Thu, 19 Nov 2020 - 10:19 GMT
A handout satellite image shows a closeup view of the Grand Ethiopian Renaissance Dam (GERD) and the Blue Nile River in Ethiopia June 26, 2020. Satellite image ©2020 Maxar Technologies via REUTERS
CAIRO – 19 November 2020: Another round of tripartite negotiations between Foreign Ministers and Water Ministers of Egypt, Sudan, and Ethiopia on the controversial Grand Ethiopian Renaissance Dam (GERD) kicked off on Friday.
The meeting is being held via video conference, said Egyptian Foreign Ministry Spokesman Ahmed Hafez on his Twitter account.
Happening now... FM #Sameh_Shoukry and Minister of Irrigation and Water Resources Dr. Mohamed Abdel Atty participate in the meeting held via video conference for Egypt, Ethiopia and Sudan within the framework of the negotiations on the operation and filling of the #GERD. pic.twitter.com/aMzVNHLWdY— Egypt MFA Spokesperson (@MfaEgypt) November 19, 2020
A day earlier, the Egyptian Embassy in London organized a webinar with UK hydrologists and experts in African affairs, to discuss the GERD negotiations and explain Egypt's efforts to reach a fair agreement and to highlight the dangers of failing to reach consensus on the GERD filling and operation, Hafez said in another tweet.
Egypt's Embassy in London organized a webinar with UK hydrologists and experts in African affairs, to discuss the #GERD negotiations and explain Egypt's efforts to reach a fair agreement and to highlight the dangers of failing to reach consensus on the GERD filling & operation. pic.twitter.com/WmzVDsUzO5— Egypt MFA Spokesperson (@MfaEgypt) November 18, 2020
The three countries have conducted several meetings under the brokerage of the African Union (AU) over the last few months, but they reached a stalemate every round they held on the technical and legal points of contention.

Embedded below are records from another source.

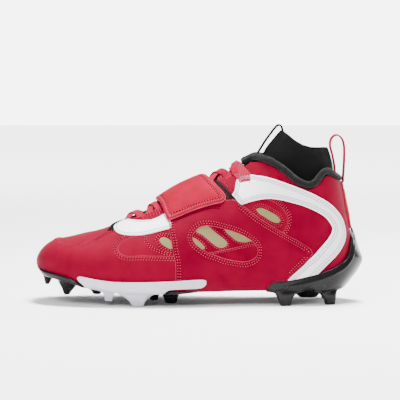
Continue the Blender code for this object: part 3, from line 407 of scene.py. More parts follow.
class Chart:
    """Lengths on one side of the last: a along the shoe, u up from the feather edge, and s down
    from the ridge."""

    def __init__(self, side):
        self.side = side
        self.grid = form(CHART_RUN[:, None], CHART_V[None, :], side)
        step = np.linalg.norm(np.diff(self.grid, axis=1), axis=2)
        self.up = np.concatenate([np.zeros((len(CHART_RUN), 1)), np.cumsum(step, axis=1)], axis=1)
        mid = form(CHART_RUN, np.full(CHART_RUN.shape, 0.45), side)
        self.a = np.concatenate([[0], np.cumsum(np.linalg.norm(np.diff(mid, axis=0), axis=1))])
        self.screen = project(self.grid)
        # regular tables of v against u and against s
        self.us = np.arange(0, 420.0, 0.5)
        self.v_of_u = np.stack([np.interp(self.us, row, CHART_V) for row in self.up])
        self.ss = np.arange(0, 200.0, 0.5)
        down = self.up[:, -1:] - self.up
        self.v_of_s = np.stack([np.interp(self.ss, row[::-1], CHART_V[::-1]) for row in down])

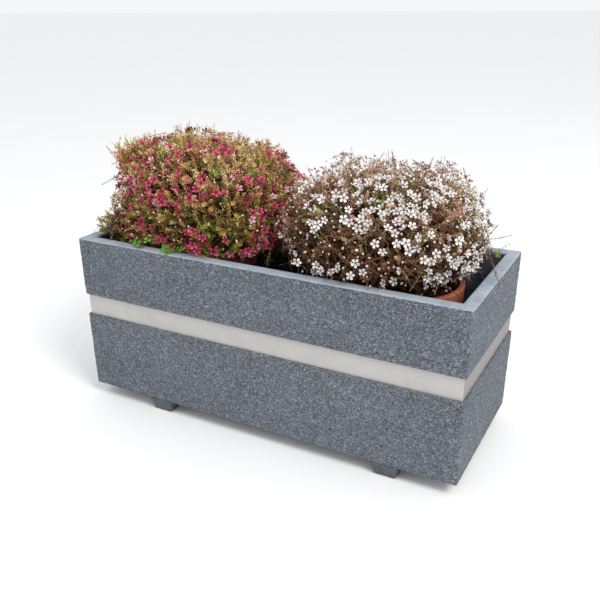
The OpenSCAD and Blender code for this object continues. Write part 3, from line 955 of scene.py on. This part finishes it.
def leaves_on(curves, per_sprig, rng, length, width, tone, first):
    """Small pointed leaves in a spiral along each curve, lighter towards its tip: points and tones."""
    count = len(curves)
    share = np.linspace(first, 1.0, per_sprig)[None] + rng.uniform(-0.015, 0.015, (count, per_sprig))
    base, along = at_share(curves, np.clip(share, 0, 1))
    helper = unit(np.cross(along, rng.normal(size=(count, 1, 3))))
    other = np.cross(along, helper)
    turn = np.arange(per_sprig)[None] * 2.4 + rng.uniform(0, 6.28, (count, 1))
    outward = helper * np.cos(turn)[..., None] + other * np.sin(turn)[..., None]
    reach = share[..., None]
    forward = unit(outward * (1.1 - 0.45 * reach) + along * (0.45 + 0.5 * (reach - first)))
    across = unit(np.cross(forward, along))
    above = np.cross(across, forward)
    size = length * rng.uniform(0.7, 1.15, (count, per_sprig, 1, 1)) * (1.05 - 0.35 * share[..., None, None])
    wide = width * rng.uniform(0.8, 1.15, (count, per_sprig, 1, 1))
    shape = LEAF[None, None]
    points = (base[:, :, None] + across[:, :, None] * shape[..., :1] * wide
              + forward[:, :, None] * shape[..., 1:2] * size + above[:, :, None] * shape[..., 2:] * wide)
    tones = tone[:, None] + 0.22 * (share - 0.7) + rng.normal(0, 0.10, (count, per_sprig))
    return points.reshape(-1, 4, 3), np.clip(tones, 0, 1).reshape(-1)


# Half the width of a petal or leaflet at each reach from the middle of a flower or leaf.
STAR_PETAL = [(0.10, 0.06), (0.34, 0.18), (0.60, 0.29), (0.80, 0.31), (0.94, 0.21), (1.00, 0.06)]
CLOVER_LEAFLET = [(0.08, 0.05), (0.35, 0.26), (0.65, 0.43), (0.90, 0.42), (1.00, 0.25), (0.93, 0.06)]


def rosette(petals, outline, cup):
    """Petals of unit length round +Z: outline gives the half width at each reach."""
    points, faces, along = [], [], []
    for p in range(petals):
        turn = 2 * math.pi * p / petals
        ahead = np.array([math.cos(turn), math.sin(turn), 0])
        aside = np.array([-math.sin(turn), math.cos(turn), 0])
        start = len(points)
        for reach, half in outline:
            for share in (-1, 0, 1):
                lift = cup * reach**2 + 0.06 * abs(share) + 0.03 * math.sin(3 * reach)
                points.append(ahead * reach + aside * share * half + np.array([0, 0, lift]))
                along.append(reach)
        for k in range(len(outline) - 1):
            for s in range(2):
                a = start + k * 3 + s
                faces.append([a, a + 3, a + 4, a + 1])
    return points, faces, along


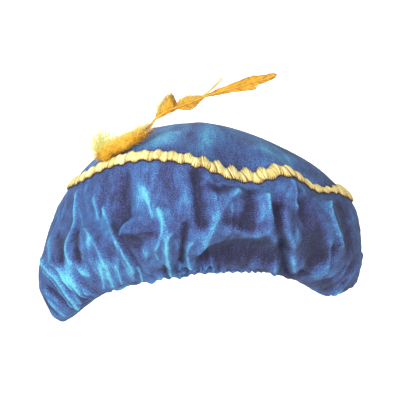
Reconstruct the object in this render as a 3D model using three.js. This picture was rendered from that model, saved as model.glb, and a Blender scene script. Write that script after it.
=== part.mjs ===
// A soft velvet beret in the shape it has on a head: a domed crown panel, a gathered side
// panel that puffs out over an elastic casing, a scalloped gold braid over the seam between
// them, and a dyed feather sewn on at the left. Millimetres, +Z up, the front faces -Y, and
// the origin is the centre of the head opening. Angles are in degrees round the head: 0 is
// the front and 90 is the +X side. A station runs up the cloth: 0 hem, 1 underside, 2 widest,
// 3 shoulder, 4 seam, 5 dome, 6 apex.
import * as THREE from "three";

// ---- driving dimensions ----
const cloth = 1.8; // velvet with its backing
const gap = 0.3; // clearance between pieces
const opening = { halfWidth: 81, halfDepth: 100 }; // inside the casing, on a 57 cm head
const apexHeight = 146;
const columns = 120; // facets round the head
const seamStation = 4;
const sideStations = [0, 0.3, 0.6, 0.9, 1.2, 1.5, 1.8, 2.1, 2.4, 2.7, 3, 3.35, 3.7];
const crownStations = [4.25, 4.7, 5.2, 5.65];
const casing = { height: 14, thickness: 2.6, drop: 3, gathers: 48, ruffle: 0.9 };
const braid = { halfWidth: 4.4, thickness: 1.8, pitch: 14.5, sway: 2, steps: 4, ease: 0.45 };
const gathers = { count: 30, rise: 1.5, wander: 1.3, fadeAt: 1.5 };
const drapes = { count: 15, rise: 2.4, wander: 1.7 }; // soft folds all the way round
const foldScale = { perDegree: 2.5, perStation: 46 }; // millimetres along the cloth
const quillSides = 6;
const webThickness = 1.4;

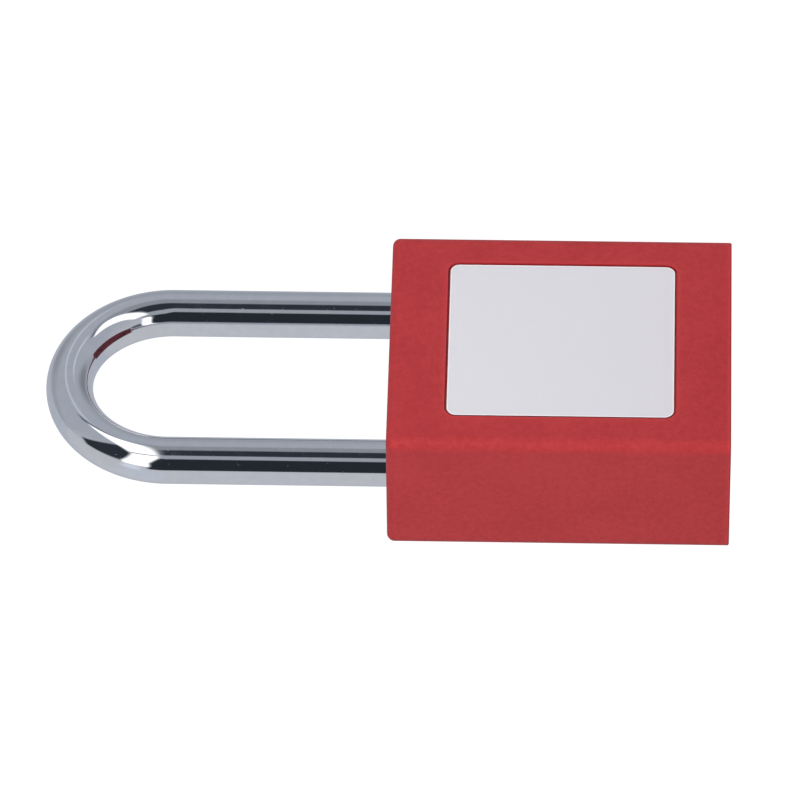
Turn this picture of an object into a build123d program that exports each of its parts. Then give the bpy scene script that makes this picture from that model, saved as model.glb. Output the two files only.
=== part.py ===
from build123d import *
import math
import os

# Safety padlock, millimetres. The origin is the centre of the bottom face, +Z runs up along the shackle,
# the front label faces -Y, the toe leg is on the -X side and the heel leg on the +X side.
# The lock is closed and unlocked: the latch stands clear of the toe leg.

# Body
body_width = 37.0
body_depth = 19.0
body_height = 43.5
long_edge_radius = 1.5
top_edge_radius = 1.0
bottom_edge = 0.15

# Shackle
leg_radius = 3.0
leg_spacing = 26.0
clear_height = 38.0
toe_depth = 10.5
lift_travel = 11.5
toe_chamfer = 1.0
toe_floor_gap = 0.2
foot_chamfer = 0.4
neck_radius = 2.1
foot_length = 2.45
notch_depth = 2.3
notch_height = 3.7
bore_gap = 0.1
bore_mouth = 0.4

# Labels
label_width = 26.5
label_height = 28.7
label_centre_z = 21.6
label_corner = 1.2
label_thickness = 0.25
label_gap = 0.3
recess_depth = 0.4

# Lock pocket, open at the bottom, and the case cavity above it
pocket_left = -16.0
pocket_right = 7.9
pocket_half_depth = 7.1
pocket_top = 30.0
pocket_corner = 1.0
cavity_left = -8.4
cavity_half_depth = 6.0
cavity_top = 40.4
part_gap = 0.1

# Bottom cover, lock housing and plug. The plug turns about the Z axis
cover_thickness = 2.0
cover_edge = 0.15
hook_left = -12.5
hook_right = -8.5
hook_thickness = 1.0
hook_top = 7.5
barb_depth = 0.5
barb_root = 1.3
barb_point = 1.0
barb_room = 1.5
face_recess = 0.25
boss_radius = 6.5
plug_radius = 4.75
plug_gap = 0.05
plug_flange_radius = 5.4
plug_flange_thickness = 1.2
face_edge = 0.2
plug_top = 31.9
clip_radius = 5.2
clip_thickness = 0.5
clip_groove_radius = 4.0
clip_opening = 2.4
keyway_width = 1.4
keyway_near = -3.7
keyway_far = 3.9
keyway_top = 26.0
ward_depth = 0.45
right_ward = (0.2, 1.9)
left_ward = (-2.2, -0.6)

# Pin tumblers
chamber_radius = 1.35
pin_radius = 1.25
chamber_pitch = 3.8
first_chamber_z = 6.5
key_pin_lengths = [3.0, 4.2, 3.5, 4.5, 3.8]
key_pin_cone = 0.9
key_pin_tip_radius = 0.35
pin_edge = 0.2
shear_gap = 0.2
driver_length = 4.9
chamber_floor = 1.0
pin_spring_wire = 0.3
pin_spring_turns = 6
strip_thickness = 0.8
strip_half_width = 2.0
strip_bottom = 4.0
strip_top = 24.2

# Screws
housing_screw_radius = 1.5
housing_screw_head_radius = 2.75
housing_screw_length = 8.0
housing_screw_head = 1.6
housing_screw_socket = 1.15
socket_depth = 1.2
case_screw_radius = 0.8
case_screw_head_radius = 1.5
case_screw_length = 8.0
case_screw_left = -6.85
case_screw_right = 6.45
case_screw_y = 4.2
case_screw_head = 0.8
case_screw_slot = 0.5
case_screw_slot_depth = 0.4
screw_sink = 0.08
thread_gap = 0.02
thread_runout = 0.5

# Cam and latch
cam_radius = 4.6
cam_bottom = 32.0
cam_thickness = 2.0
tongue_width = 2.0
tongue_length = 8.4
tongue_height = 1.2
latch_travel = 2.4
peg_radius = 1.1
peg_gap = 0.12
peg_height = 3.9
latch_bottom = 35.15
latch_thickness = 3.2
nose_half_width = 2.4
nose_rest_x = -9.65
head_left = -2.9
head_right = 4.9
head_half_width = 4.0
head_corner = 0.6
nose_edge = 0.3
latch_gap = 0.1

# Heel pin and shackle spring
dowel_radius = 1.5
dowel_length = 10.0
dowel_z = 28.0
dowel_edge = 0.2
neck_clearance = 0.3
seat_gap = 0.05
heel_bore_floor = 2.0
cap_radius = 2.9
cap_thickness = 1.0
spigot_radius = 1.5
spigot_length = 1.4
spigot_edge = 0.3
spring_wire = 0.5
spring_radius = 2.25
spring_turns = 8

# Worked out from the values above
heel_x = leg_spacing / 2
toe_x = -heel_x
toe_end_z = body_height - toe_depth
crown_centre_z = body_height + clear_height + leg_radius - leg_spacing / 2
bore_radius = leg_radius + bore_gap
housing_top = pocket_top - part_gap
housing_bottom = cover_thickness + seat_gap
dowel_x = heel_x - neck_radius - dowel_radius - seat_gap
neck_bottom = dowel_z - dowel_radius - lift_travel - seat_gap
neck_top = dowel_z + dowel_radius + neck_clearance
foot_bottom = neck_bottom - foot_length
cap_top = foot_bottom - part_gap
spring_top = cap_top - cap_thickness - part_gap
spring_bottom = heel_bore_floor + part_gap
peg_orbit = latch_travel / math.sqrt(2)
peg_x = peg_orbit * math.cos(math.radians(45))
peg_y = -peg_orbit * math.sin(math.radians(45))
chamber_zs = [first_chamber_z + chamber_pitch * i for i in range(len(key_pin_lengths))]
latch_top = latch_bottom + latch_thickness
case_split_z = latch_bottom - seat_gap
case_top = cavity_top - part_gap
notch_bottom = latch_bottom - (notch_height - latch_thickness) / 2
toe_floor_z = toe_end_z - toe_floor_gap
case_screw_spots = [
    (x, y) for x in (case_screw_left, case_screw_right) for y in (-case_screw_y, case_screw_y)
]


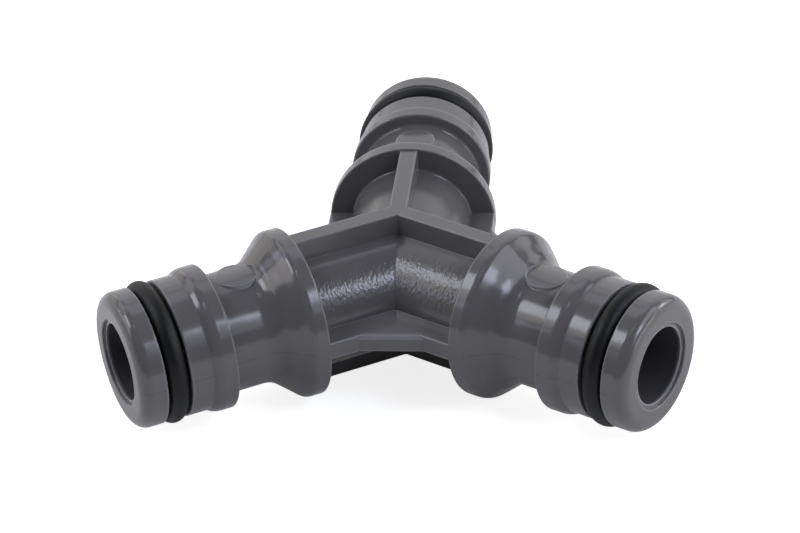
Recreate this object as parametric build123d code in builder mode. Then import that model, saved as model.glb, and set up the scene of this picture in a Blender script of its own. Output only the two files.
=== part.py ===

Late October, Egyptian Minister of Water Resources and Irrigation Mohamed Abdel-Atti in an interview with “From Cairo” T.V. program on Sky News Arabia said that Ethiopia is responsible for the failure of reaching a comprehensive agreement with the Nile downstream countries [Egypt and Sudan] regarding the operation and the filling of its dam.
The conflict between Egypt, Sudan, and Ethiopia dates back to May 2011 when Ethiopia started building the dam; Egypt voiced concern over its water share [55.5 billion cubic meters]. Three years later, a series of tripartite talks between the two countries along with Sudan began to reach an agreement, while Ethiopia continued the dam construction.
In 2015, the three countries signed the Declaration of Principles, per which the downstream countries should not be negatively affected by the construction of the dam. In October 2019, Egypt blamed Addis Ababa for hindering a final agreement concerning a technical problem, calling for activating Article No. 10 of the Declaration of Principles, which stipulates that if the three countries could not find a solution to these disputes, they have to ask for mediation.
Washington had brokered a tripartite discussion between the three countries, in presence of the President of the World Bank (WB) starting from November 6, 2019 until February 27 and 28, 2020 when Ethiopia apologized for being absent from the negotiations. During these rounds of talks, tangible outcomes were agreed on among the three parties concerning the rules and mechanism of operating the dam and the filling process of the reservoir during the drought and prolonged drought; however, the Ethiopian and Sudanese refused to sign the US/WB-drafted deal.